Life’s Game of Tag

November 5, 2010


We all remember the times in our early lives when we played the game of tag. We can recall what it was like when someone touched us to make us “it,” and how we almost injured ourselves trying to touch another person so that he or she could be “it” and we could take a break from running to breathe a little easier. When we now think of the lengths that we went through not to be “it,” we have to wonder how we are still here today! As we have gotten older and our desire to play the game of tag has waned. We have all paid the price for our loss of enthusiasm and for not resting until we passed on the designation of “it” to someone else. Although the designation of being “it” did not truly matter in the larger scheme of things when we were children, it has become important as we matured into adolescents and adults. Sadly, our seeking to find others and remind them that they are “it” has slowed to a pace this is unrecognizable, or has completely stopped.

A major part of the game of tag is the dispersing of the group to different locations to avoid being caught, as winning the game requires that we disperse while keeping a watchful eye on others. As we age, we seem to forget this rule, and begin to believe that dispersing so that we can all win and not get caught is a bad thing. However, if we all dispersed with the intention of winning and getting back together, we would gain so much, as we would find the good “spots” that we would never have found had we stayed together.

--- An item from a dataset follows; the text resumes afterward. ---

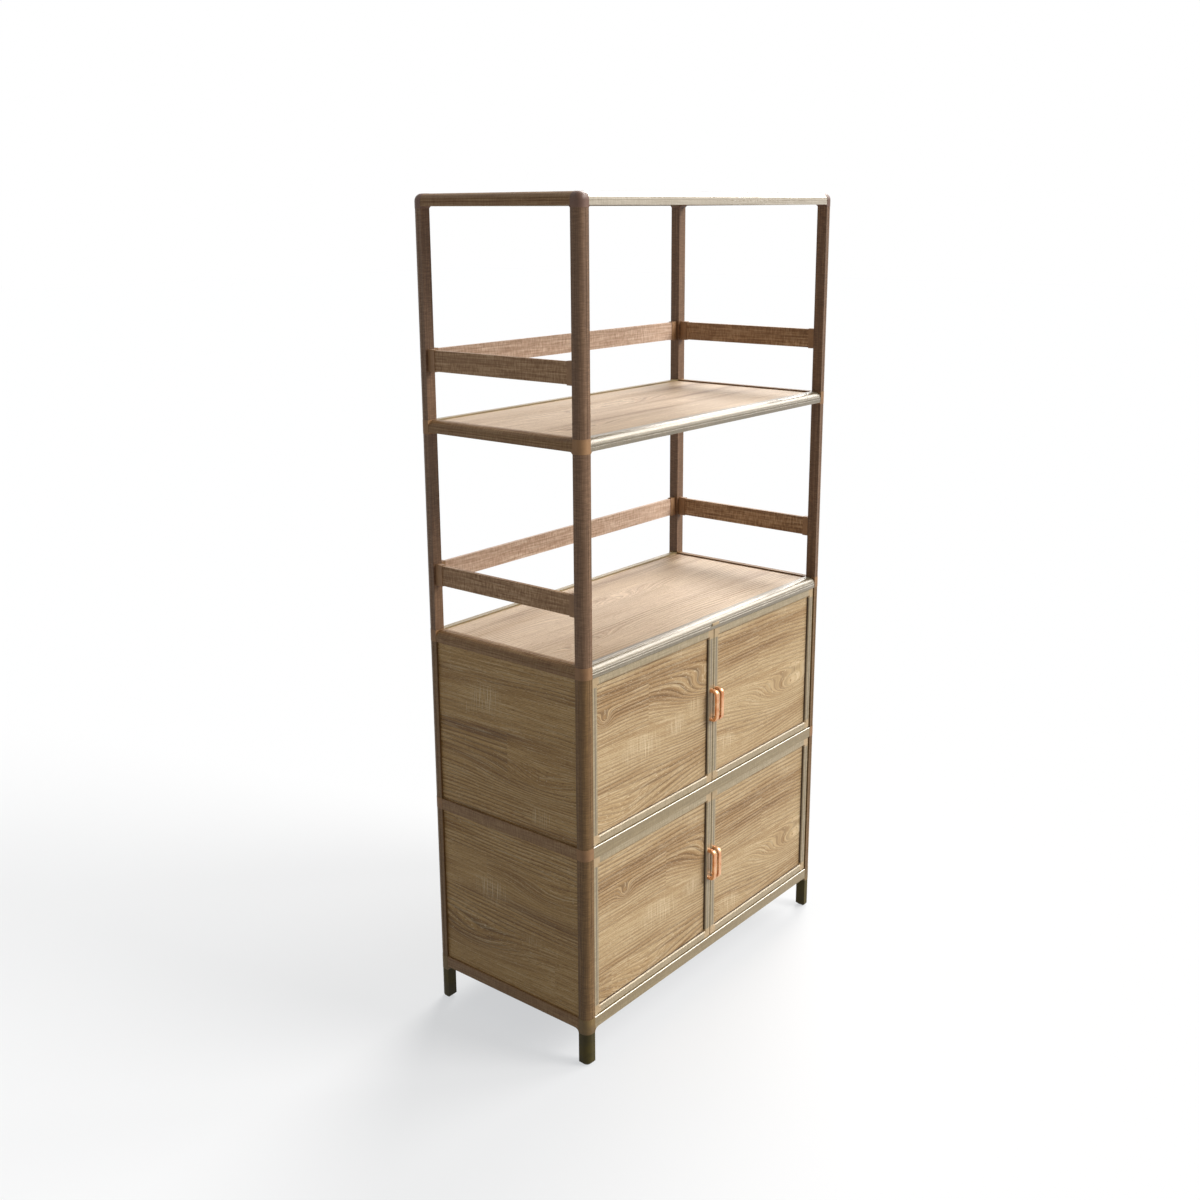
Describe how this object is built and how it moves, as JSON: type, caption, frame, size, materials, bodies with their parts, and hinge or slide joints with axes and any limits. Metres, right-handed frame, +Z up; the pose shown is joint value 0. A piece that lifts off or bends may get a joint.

We need to recognize that we are “on our own, but not alone.”

The designation of being “it” is even more crucial today in our fight to counter some of society’s greatest tragedies affecting the human spirit. If we are to combat bullying, suicide, discrimination, and the like, we must be prepared to relaunch that old game of tag and let people know that they can become “it” once again. We must let them know that they matter and are valuable, as well as that life is so enriched by their presence and, more importantly, their participation. A major contribution to the tragedies of bullying, suicide, and discrimination is that so many of the victims and perpetrators suffer from poor self-esteem because too few people let them know that they are valued and appreciated.

The game of tag in later life needs to be played slightly differently, as we now know that once we receive the designation of “it,” it travels with us in our mind, body, and spirit, and we should never lose or give it away. Our goal now is to pass it on to someone else who may have never received it or has lost confidence in his or her designation. One factor that gets in the way of playing the game of tag later in life is the “doing me syndrome.” So many current television shows highlight tragedies of the human spirit that are ignored by the many and addressed by the few. We can watch people being humiliated, abused, and lying in the street while others watch and do nothing. We have to understand that the paramount rule in this new game of tag is that I can get “it” and so can you. That is, we can be “it” together; no one has to be left behind, as there is room for us all. We see every night on the news what happens to people who have been left behind or feel they have been left behind. It is becoming unbearable to watch them and keep living as “innocent bystanders” who have no responsibility to make a change.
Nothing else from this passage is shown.